Choosing which classes to take in college can be very time consuming. Your advisor will help you with this, but it still takes a lot of effort on your part. Usually there will be several classes you can take towards your degree, each semester. So you think, “Well this is easy. I’ll just take as many as I can.” Or you think, “Heck, I’ll take them all.” This is where it all becomes very confusing. You have to consider several factors. What days are these classes on? How many of these classes overlap or happen at the same time? How much time do you have in between classes? Do you have something to do during these classes?
Usually colleges offer classes that take place on Monday, Wednesday, Friday and then other classes that happen on Tuesday and Thursday. Some classes happen just on Monday or maybe Monday and Wednesday or several other combinations. The important thing to consider is do you want to take classes on Monday, Wednesday, Friday or Tuesday and Thursday or all week? If you live several miles from your campus, it may be best to take as many classes as you can on Monday, Wednesday, Friday or Tuesday, Thursday. That way you will get the most out of your time there, rather than taking one class every day of the week. For example, instead of taking English on Monday, Wednesday, Friday and Math on Tuesday and Thursday you could take English and Math on Monday, Wednesday, Friday and save the gas money it would take to get there on Tuesday and Thursday.
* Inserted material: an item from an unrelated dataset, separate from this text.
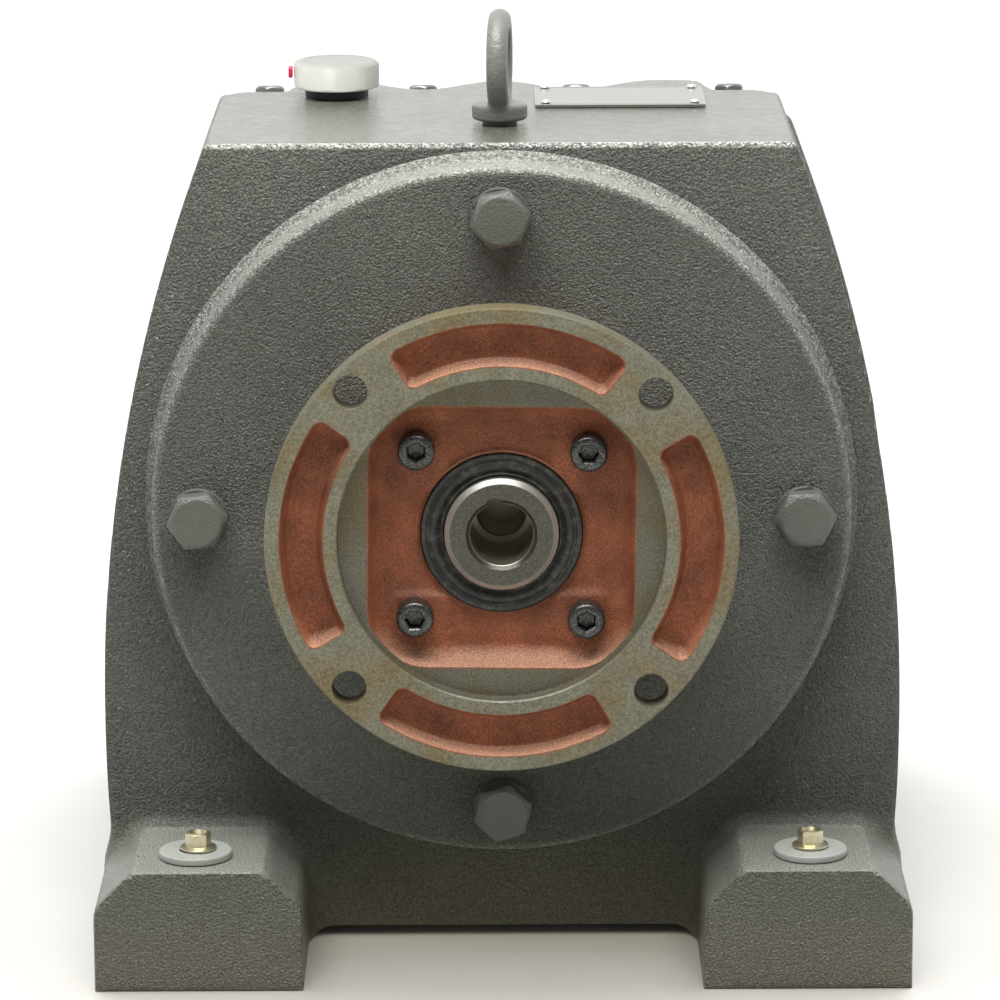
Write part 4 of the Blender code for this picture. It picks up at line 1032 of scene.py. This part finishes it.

Sometimes you may want to take several classes on the days that you’ve decided to attend, but some of the classes happen at the same time or overlap each other. In this case, I would consult your advisor and find out which classes will be given next semester. If none of the classes will be given next semester choose the classes that are most important to your degree. Instead of taking an elective, take the Math class. Also ask your advisor if there are other classes you can take that would take the place of the class you aren’t able to attend. Most of the time, there are several options of what you can take. For example, there are different Literature courses you can take and when it comes to electives there are several different choices. It’s important to look at all options and take the classes that cannot be substituted and look for other classes that can be substituted for the other classes you wanted to take.
It’s important to get your classes as close together as possible. If you have two classes on Monday, Wednesday, Friday and one is 10-10:50am and the second is 4-4:50pm, there are several wasted hours in between. While this does offer time to study, it also offers several hours to become bored and wonder how important the first or second class is. I have experienced similar situations at school and ended up withdrawing from my classes and just taking the online classes I had registered for. This isn’t something you want to do. It’s much better to have 10-30 minutes or at the very most an hour in between classes. This insures you won’t get too bored, while still offering enough time to study.
But what if you’re like me and have no choice but to take classes with several hours in between? This is where a part-time job comes in handy. The best thing to try and do is get a work study job on campus. This way, you won’t be too far away to risk being late for work or class. Plus you’ll be earning some extra cash and we all know how useful that is to a college student. If you must work off campus, find a job that is close to campus and make sure you have 30 minutes to get to the job and 30 minutes to get back just incase something happens; bad traffic, your class lasting longer than it’s supposed to, etc. I will have a work study job this fall to ensure that I don’t get bored. Another plus side to working on campus is being able to work around your schedule. I will be able to work a couple hours before my first class and a few hours afterwards.
- Choose your classes so that they happen on the same days: Monday, Wednesday, Friday or Tuesday and Thursday.
- You will sometimes have to choose other classes or take classes next semester, because they overlap with another class you need to take.
- Take classes that are close enough together so you won’t get bored.
- Last but not least, if you have to take classes that are far apart, get a work study job or a part-time job to take up the extra time.